Recent Theoretical Developments
Complementing these applications are new theoretical advancements, which are useful in explaining and predicting when Benford analysis is appropriate, and which are also of independent mathematical interest. Recent results include:
- The outputs of many numerical algorithms, including Newton’s method, obey Benford’s Law.
- Iterations of most linear functions follow Benford’s Law exactly, and iterations of most functions close to linear, such as f(x) = 2x + e–x, also follow Benford’s Law exactly.
- Continuous functions with exponential or super-exponential growth or decay typically exhibit Benford’s Law behavior, and thus wide classes of initial value problems obey Benford’s Law exactly.
- Powers and products of very general classes of random variables, including all random variables with densities, approach Benford’s law in the limit (see Figure 3 for the standard uniform case).
- Many multidimensional systems such as powers of large classes of square matrices and Markov chains, obey Benford’s Law.
- Large classes of stochastic processes, including geometric Brownian motion and many Levy processes, obey Benford’s Law.

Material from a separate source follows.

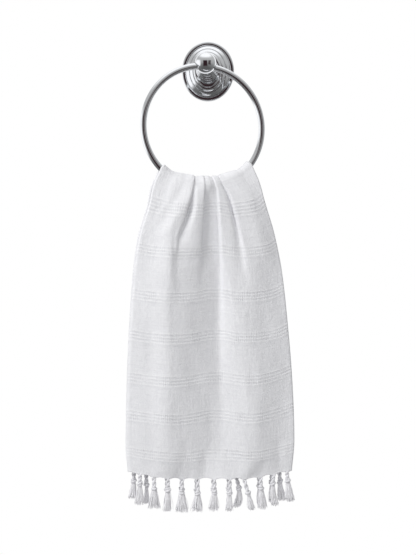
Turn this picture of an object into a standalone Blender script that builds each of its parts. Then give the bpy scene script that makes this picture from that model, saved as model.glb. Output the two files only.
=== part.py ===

- If random samples from different randomly selected probability distributions are combined, the resulting meta-sample also typically converges to Benford’s Law. (This may help explain why numbers in the WWW and newspapers and combined financial data have been found to follow Benford’s Law.)

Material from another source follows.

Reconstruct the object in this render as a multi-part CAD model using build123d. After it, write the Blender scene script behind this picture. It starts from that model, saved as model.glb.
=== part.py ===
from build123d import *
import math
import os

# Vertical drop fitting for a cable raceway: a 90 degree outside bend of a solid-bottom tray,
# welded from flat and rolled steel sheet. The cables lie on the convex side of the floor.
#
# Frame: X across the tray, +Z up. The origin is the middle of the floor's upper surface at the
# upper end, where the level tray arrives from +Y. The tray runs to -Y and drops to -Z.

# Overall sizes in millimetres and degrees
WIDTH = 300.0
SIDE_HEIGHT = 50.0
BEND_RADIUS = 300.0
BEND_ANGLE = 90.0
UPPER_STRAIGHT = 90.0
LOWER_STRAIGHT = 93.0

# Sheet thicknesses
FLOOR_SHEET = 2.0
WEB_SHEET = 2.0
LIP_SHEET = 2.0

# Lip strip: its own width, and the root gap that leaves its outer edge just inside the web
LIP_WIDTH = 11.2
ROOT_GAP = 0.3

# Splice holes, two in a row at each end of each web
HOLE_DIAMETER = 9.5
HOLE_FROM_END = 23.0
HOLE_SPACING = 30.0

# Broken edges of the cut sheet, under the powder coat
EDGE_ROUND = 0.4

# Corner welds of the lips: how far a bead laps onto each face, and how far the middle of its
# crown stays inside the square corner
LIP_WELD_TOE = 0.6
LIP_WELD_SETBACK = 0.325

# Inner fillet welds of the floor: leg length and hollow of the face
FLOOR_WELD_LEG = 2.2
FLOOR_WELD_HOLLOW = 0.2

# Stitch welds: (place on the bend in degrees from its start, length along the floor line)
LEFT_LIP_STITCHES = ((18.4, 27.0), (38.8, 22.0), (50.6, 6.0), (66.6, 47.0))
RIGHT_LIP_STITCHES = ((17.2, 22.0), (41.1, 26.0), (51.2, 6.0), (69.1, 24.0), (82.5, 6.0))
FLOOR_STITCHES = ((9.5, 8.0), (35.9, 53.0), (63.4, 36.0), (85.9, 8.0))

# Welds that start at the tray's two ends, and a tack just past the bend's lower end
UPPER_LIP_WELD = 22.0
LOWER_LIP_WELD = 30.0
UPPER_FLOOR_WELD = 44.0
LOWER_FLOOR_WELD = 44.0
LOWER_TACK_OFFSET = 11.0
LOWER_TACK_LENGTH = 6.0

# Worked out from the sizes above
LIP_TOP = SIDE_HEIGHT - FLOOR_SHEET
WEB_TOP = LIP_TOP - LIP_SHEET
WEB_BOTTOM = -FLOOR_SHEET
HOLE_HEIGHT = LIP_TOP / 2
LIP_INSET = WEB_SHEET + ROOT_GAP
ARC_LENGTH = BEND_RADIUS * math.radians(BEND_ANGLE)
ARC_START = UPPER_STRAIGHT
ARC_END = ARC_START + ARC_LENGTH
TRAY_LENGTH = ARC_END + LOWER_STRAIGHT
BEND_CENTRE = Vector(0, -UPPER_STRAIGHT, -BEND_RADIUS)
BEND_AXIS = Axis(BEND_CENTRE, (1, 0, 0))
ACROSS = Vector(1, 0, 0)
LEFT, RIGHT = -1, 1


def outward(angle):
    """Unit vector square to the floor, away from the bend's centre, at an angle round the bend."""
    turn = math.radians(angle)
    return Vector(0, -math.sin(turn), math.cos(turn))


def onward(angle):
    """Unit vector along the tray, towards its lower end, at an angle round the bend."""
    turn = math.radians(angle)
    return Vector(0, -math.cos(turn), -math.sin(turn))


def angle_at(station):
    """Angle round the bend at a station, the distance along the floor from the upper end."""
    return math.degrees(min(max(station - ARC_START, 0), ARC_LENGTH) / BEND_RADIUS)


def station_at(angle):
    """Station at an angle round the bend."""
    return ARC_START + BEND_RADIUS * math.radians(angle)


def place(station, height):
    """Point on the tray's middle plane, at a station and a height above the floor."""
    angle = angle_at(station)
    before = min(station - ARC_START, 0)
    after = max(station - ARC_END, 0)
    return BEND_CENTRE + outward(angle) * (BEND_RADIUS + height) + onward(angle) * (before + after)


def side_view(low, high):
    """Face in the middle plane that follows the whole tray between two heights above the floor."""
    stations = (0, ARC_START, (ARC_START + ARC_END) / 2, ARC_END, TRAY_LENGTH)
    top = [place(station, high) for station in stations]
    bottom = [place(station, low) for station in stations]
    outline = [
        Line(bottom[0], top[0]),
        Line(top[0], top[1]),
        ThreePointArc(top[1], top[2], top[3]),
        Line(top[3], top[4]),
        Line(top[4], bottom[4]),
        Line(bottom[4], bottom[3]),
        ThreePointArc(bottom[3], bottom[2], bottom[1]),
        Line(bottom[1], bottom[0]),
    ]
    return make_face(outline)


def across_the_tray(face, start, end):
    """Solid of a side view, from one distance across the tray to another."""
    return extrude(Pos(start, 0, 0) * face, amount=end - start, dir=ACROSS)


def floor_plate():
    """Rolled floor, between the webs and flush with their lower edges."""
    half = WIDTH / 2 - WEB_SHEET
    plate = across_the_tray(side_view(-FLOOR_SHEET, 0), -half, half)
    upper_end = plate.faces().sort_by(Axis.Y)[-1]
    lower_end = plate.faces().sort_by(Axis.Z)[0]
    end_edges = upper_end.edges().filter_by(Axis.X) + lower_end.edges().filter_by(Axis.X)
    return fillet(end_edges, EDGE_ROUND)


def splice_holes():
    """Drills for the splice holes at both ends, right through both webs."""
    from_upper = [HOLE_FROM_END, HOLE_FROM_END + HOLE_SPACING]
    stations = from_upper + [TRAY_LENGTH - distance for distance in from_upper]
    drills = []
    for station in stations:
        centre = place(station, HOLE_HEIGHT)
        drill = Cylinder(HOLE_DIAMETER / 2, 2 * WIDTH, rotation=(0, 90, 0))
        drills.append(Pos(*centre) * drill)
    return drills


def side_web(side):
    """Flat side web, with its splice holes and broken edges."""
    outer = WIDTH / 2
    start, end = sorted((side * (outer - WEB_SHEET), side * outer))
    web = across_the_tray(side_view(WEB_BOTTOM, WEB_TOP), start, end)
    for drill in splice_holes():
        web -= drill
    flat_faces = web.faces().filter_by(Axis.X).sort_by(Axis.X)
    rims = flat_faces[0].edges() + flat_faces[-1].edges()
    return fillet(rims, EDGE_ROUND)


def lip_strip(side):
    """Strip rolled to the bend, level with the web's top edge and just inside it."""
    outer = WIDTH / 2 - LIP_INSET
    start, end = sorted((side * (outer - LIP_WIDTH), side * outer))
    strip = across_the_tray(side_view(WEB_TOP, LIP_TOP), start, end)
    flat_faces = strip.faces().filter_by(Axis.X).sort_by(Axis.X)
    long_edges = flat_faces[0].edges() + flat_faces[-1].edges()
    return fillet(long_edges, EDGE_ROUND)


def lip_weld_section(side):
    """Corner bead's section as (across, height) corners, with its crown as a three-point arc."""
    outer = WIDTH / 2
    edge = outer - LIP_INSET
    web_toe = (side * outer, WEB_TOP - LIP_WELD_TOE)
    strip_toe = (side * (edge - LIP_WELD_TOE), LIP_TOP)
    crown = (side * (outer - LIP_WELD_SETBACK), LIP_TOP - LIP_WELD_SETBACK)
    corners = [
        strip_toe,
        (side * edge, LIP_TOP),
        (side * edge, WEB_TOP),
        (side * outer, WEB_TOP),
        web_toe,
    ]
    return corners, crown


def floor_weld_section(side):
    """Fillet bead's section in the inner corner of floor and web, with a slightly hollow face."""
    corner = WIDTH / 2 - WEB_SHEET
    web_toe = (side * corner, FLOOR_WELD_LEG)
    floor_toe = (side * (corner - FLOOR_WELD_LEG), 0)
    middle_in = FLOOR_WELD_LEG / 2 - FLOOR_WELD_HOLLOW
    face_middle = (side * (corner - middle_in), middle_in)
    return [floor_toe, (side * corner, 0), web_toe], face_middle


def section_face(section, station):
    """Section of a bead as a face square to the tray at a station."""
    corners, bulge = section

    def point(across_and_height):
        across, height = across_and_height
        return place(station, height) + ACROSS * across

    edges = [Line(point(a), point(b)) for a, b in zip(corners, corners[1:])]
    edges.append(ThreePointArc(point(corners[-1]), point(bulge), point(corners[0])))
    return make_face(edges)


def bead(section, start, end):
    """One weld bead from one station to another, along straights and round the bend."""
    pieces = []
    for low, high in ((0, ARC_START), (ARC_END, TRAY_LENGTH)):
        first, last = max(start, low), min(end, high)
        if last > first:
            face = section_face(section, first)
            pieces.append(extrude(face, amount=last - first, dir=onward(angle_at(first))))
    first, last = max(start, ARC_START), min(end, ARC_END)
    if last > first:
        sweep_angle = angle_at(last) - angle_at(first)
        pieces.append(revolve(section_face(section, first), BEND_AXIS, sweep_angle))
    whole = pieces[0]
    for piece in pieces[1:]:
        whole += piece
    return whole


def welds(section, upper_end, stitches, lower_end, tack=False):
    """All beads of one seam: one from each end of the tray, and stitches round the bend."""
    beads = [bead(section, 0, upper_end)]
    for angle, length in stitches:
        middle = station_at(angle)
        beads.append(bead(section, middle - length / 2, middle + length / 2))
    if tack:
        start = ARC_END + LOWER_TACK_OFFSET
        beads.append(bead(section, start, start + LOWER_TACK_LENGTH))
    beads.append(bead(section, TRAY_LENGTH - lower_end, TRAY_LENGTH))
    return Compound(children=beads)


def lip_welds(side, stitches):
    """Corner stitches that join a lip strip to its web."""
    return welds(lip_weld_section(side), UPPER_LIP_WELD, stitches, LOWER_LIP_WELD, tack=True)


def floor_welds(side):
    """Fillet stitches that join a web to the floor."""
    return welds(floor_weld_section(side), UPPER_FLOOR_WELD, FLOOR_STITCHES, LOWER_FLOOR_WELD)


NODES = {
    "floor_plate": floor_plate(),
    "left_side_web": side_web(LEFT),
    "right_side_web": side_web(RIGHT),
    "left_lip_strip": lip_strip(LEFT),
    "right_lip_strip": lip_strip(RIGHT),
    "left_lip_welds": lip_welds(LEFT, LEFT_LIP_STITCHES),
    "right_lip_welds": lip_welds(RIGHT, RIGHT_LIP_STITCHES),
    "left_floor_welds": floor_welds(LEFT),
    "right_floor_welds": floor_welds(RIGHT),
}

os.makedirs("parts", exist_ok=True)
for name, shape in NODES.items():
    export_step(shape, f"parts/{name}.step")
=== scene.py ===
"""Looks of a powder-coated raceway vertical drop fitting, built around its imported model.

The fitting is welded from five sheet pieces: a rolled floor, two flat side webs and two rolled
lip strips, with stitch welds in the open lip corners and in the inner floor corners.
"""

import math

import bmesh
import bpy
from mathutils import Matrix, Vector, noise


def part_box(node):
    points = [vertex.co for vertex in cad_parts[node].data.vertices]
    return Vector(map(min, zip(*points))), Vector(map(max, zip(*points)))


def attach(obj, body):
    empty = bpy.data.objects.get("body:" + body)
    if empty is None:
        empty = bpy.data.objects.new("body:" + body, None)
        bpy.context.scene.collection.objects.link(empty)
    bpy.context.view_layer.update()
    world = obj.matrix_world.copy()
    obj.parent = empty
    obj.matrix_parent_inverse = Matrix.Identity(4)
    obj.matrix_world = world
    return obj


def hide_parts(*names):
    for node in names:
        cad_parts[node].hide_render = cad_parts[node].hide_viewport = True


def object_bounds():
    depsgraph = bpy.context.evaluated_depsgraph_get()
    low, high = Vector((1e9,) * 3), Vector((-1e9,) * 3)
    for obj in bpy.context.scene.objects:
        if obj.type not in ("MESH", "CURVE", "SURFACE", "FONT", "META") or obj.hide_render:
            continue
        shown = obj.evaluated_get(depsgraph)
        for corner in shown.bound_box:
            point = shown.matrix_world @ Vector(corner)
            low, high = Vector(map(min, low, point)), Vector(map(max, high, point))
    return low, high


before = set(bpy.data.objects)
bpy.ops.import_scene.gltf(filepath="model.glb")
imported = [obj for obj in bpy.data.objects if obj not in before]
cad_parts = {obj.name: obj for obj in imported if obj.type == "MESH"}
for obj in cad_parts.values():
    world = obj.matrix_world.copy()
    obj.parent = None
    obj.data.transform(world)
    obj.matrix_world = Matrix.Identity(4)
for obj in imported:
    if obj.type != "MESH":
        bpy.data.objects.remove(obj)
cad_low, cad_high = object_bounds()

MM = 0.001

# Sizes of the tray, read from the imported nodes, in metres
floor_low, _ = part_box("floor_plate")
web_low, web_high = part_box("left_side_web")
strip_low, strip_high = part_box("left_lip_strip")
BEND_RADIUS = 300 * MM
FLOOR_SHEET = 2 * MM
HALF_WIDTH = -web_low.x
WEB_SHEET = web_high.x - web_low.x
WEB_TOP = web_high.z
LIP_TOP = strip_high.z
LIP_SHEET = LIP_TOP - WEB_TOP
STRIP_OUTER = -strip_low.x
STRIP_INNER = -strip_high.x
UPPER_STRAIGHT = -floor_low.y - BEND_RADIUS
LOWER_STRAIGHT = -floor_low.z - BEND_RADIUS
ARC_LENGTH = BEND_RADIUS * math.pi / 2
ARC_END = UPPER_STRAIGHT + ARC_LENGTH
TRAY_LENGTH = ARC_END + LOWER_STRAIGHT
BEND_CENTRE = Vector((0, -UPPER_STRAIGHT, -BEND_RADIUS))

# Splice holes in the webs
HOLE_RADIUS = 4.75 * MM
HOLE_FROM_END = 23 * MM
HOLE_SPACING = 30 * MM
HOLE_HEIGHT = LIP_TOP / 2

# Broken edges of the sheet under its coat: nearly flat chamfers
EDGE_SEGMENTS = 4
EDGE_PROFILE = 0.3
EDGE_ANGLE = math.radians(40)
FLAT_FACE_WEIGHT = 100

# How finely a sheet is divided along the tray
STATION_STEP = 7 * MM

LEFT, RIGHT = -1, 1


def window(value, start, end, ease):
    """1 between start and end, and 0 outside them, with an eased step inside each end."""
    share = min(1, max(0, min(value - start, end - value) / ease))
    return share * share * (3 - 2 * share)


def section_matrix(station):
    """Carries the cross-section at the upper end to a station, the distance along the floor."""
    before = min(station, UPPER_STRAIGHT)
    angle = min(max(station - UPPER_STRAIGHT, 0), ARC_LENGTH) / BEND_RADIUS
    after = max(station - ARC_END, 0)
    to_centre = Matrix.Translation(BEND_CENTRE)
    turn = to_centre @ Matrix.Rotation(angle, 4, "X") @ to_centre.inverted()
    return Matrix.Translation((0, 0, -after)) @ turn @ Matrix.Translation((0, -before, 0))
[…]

Figure 3. Powers of a Uniform Random Variable
The study of Benford’s Law has also at times been entertaining. I’ve been contacted about its use to support various religious philosophies (including evidence of Benford’s Law in the Bible and Quran, and its appearance in tables of the earth’s elements as evidence of Intelligent Design), as well as a website where Eastern European entrepreneurs sold Benford data to people who need it for 25 euros a pop. For me, however, the main attraction has been its wealth of fascinating and challenging mathematical questions.
Ted Hill is Professor Emeritus of Mathematics at the Georgia Institute of Technology, and currently Research Scholar in Residence at the California Polytechnic State University in San Luis Obispo. He is the co-author, with Arno Berger, of An Introduction to Benford’s Law, (Princeton University Press, 2015).